Melihat kunang-kunang
Perjalanan susur sungai sore selama kurang lebih 1 jam itu pun berakhir. Pengunjung lantas kembali ke pondok untuk selanjutnya menyantap makan malam yang disajikan dengan prasmanan. Tempat hidangan khas Melayu itu pun lantas dipenuhi antrean sejumlah wisatawan, termasuk wisatawan asing dari Tiongkok dan Korea Selatan yang tergabung dalam beberapa grup perjalanan.
Suasana yang mulai gelap sekitar pukul 18.30 waktu setempat menandakan perjalanan selanjutnya bakal dimulai. Tur kedua yakni melihat keindahan cahaya kunang-kunang. Rombongan lantas kembali ke dermaga untuk menyusuri Sungai Klias. Tak lupa, pengunjung disarankan menggunakan losion antiserangga agar terbebas dari gigitan nyamuk, salah satunya nyamuk malaria.
Suasana gelap gulita memang sedikit membuat bulu kuduk merinding, namun jangan khawatir. Setelah kurang dari 10 menit perjalanan, sebuah keajaiban ‘pohon natal’ akan menarik perhatian dan melenyapkan ketakutan itu.

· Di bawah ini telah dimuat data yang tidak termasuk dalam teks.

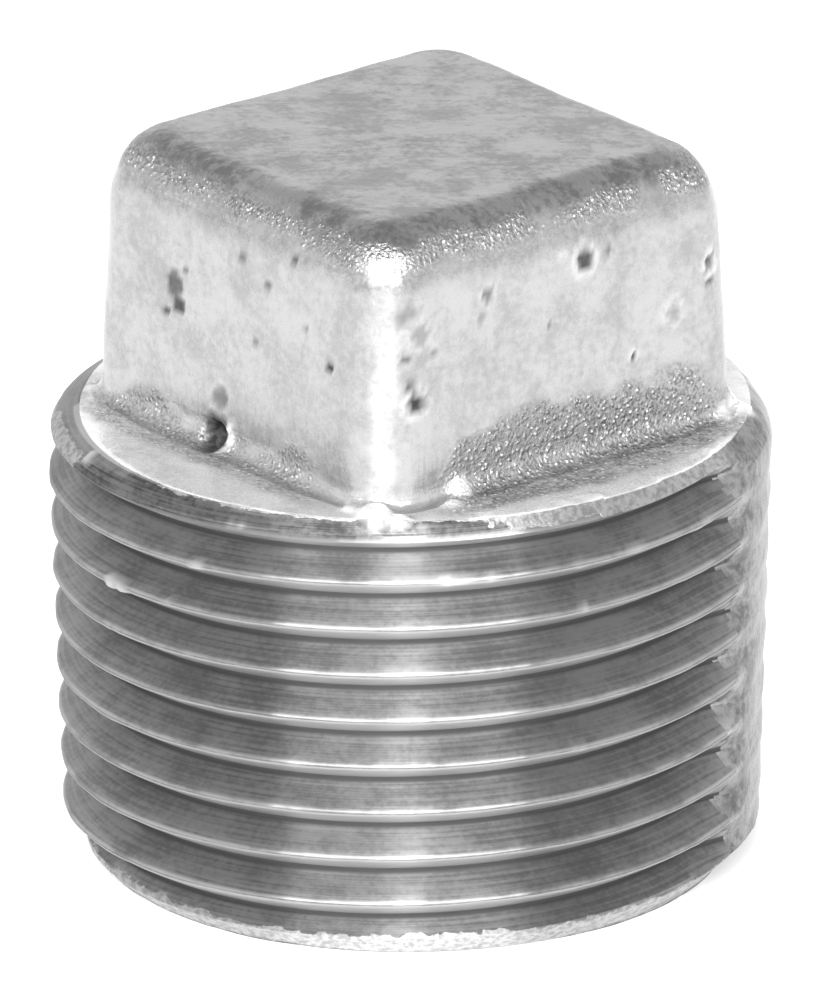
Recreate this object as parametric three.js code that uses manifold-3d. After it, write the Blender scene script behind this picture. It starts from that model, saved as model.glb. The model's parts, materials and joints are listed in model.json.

Itu dia si serangga yang memancarkan cahaya dari perutnya menghiasi pepohonan. Sekelompok kunang-kunang itu pun lantas membuat terkagum-kagum karena kehadirannya yang memesona wisatawan.
‘Wah..wah. Bagus,” ujar salah seorang agen travel asal Jakarta.
Kapal tur lantas membawa wisatawan mendekat ke pepohonan, namun sayang, adegan tarian serangga yang memancarkan cahaya indah ini sulit diabadikan dalam kamera ponsel. Pengunjung hanya dapat menikmatinya dan menyimpan visual indah itu dalam memori di kepala.
Usai menyusuri sungai sekitar 30 menit, sesekali seekor dua kunang-kunang itu menghampiri layaknya memamerkan cahaya yang ia pancarkan serta menyampaikan salam perpisahan karena tur susur sungai harus diakhiri.